Foreign Policy Research Institute A Nation Must Think Before it Acts Gaining Trust While Losing Wars: Confidence in the U.S. Military after Iraq and Afghanistan
Gaining Trust While Losing Wars: Confidence in the U.S. Military after Iraq and Afghanistan

Gaining Trust While Losing Wars: Confidence in the U.S. Military after Iraq and Afghanistan

Abstract

During unpopular wars in Iraq and Afghanistan, the American public’s confidence in the U.S. military surprisingly rose to all-time highs. Confidence had been thought closely linked to battlefield success, so that increase was unexpected, and very unlike the crisis of confidence after Vietnam.
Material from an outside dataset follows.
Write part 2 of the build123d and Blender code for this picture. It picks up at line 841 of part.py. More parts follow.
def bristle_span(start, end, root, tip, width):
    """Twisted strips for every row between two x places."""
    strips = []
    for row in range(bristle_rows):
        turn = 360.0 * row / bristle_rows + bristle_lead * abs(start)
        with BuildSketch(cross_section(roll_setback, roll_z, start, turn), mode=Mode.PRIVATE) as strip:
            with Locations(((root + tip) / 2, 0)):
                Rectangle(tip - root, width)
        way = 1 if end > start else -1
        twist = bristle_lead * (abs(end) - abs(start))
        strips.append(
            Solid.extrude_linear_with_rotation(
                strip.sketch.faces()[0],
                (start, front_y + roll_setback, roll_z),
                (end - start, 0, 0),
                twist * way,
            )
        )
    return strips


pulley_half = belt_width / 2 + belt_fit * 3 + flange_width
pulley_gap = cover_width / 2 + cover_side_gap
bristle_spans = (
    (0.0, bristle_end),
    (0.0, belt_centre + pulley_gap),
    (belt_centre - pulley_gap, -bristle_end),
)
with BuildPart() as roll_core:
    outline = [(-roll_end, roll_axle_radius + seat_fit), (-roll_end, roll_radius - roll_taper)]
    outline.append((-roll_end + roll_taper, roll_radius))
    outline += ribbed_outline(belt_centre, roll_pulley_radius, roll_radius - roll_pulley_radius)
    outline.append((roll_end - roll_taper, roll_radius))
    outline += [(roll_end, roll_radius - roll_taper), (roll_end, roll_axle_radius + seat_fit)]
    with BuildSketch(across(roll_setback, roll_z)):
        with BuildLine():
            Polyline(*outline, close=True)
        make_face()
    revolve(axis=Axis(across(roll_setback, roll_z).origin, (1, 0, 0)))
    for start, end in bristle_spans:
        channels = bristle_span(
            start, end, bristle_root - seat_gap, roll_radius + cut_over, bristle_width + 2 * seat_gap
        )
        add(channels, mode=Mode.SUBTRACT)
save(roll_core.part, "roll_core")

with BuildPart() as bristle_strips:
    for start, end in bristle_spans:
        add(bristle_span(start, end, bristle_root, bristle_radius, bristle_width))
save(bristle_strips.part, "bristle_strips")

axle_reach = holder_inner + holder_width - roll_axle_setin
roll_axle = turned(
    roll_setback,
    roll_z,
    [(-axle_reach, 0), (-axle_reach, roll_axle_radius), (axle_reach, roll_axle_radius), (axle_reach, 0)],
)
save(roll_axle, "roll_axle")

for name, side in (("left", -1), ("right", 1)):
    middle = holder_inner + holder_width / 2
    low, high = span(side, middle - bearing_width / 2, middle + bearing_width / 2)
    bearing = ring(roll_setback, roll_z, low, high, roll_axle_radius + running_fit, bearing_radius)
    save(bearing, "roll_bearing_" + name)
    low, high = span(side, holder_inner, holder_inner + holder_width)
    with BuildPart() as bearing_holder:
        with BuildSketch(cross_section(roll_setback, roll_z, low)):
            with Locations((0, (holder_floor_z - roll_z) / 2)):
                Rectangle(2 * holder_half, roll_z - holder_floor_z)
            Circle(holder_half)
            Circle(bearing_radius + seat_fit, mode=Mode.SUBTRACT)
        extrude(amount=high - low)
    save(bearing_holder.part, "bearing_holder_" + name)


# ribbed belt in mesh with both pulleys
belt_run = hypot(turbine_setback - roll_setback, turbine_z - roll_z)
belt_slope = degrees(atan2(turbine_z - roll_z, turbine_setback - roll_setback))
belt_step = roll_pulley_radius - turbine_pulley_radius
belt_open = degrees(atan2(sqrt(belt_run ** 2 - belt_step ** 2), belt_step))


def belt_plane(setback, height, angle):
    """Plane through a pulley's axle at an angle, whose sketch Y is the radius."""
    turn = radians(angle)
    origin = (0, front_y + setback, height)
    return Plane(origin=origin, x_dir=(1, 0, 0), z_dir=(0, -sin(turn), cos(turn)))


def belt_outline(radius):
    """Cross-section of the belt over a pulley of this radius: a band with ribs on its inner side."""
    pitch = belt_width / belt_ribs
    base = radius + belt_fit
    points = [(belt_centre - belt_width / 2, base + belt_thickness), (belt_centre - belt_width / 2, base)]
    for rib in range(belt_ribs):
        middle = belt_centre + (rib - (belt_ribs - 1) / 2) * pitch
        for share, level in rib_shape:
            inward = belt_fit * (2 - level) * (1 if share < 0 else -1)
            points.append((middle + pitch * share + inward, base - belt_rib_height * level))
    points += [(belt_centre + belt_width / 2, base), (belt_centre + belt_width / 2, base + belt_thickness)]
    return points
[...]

Confidence can be better understood considering four dimensions: performance, professionalism, partisanship, and patriotism. The military has kept the public’s trust in part because, despite disappointing outcomes, it has not suffered organizational and professional breakdowns as happened after Vietnam. In addition, in the post-conscription era, expressing “confidence” is a low-cost way for disconnected citizens to express gratitude—even if they largely disagree with military preferences. Finally, a wide partisan confidence gap opened after 2003, suggesting that confidence increasingly reflects political identities rather than objective assessment of the state of the military.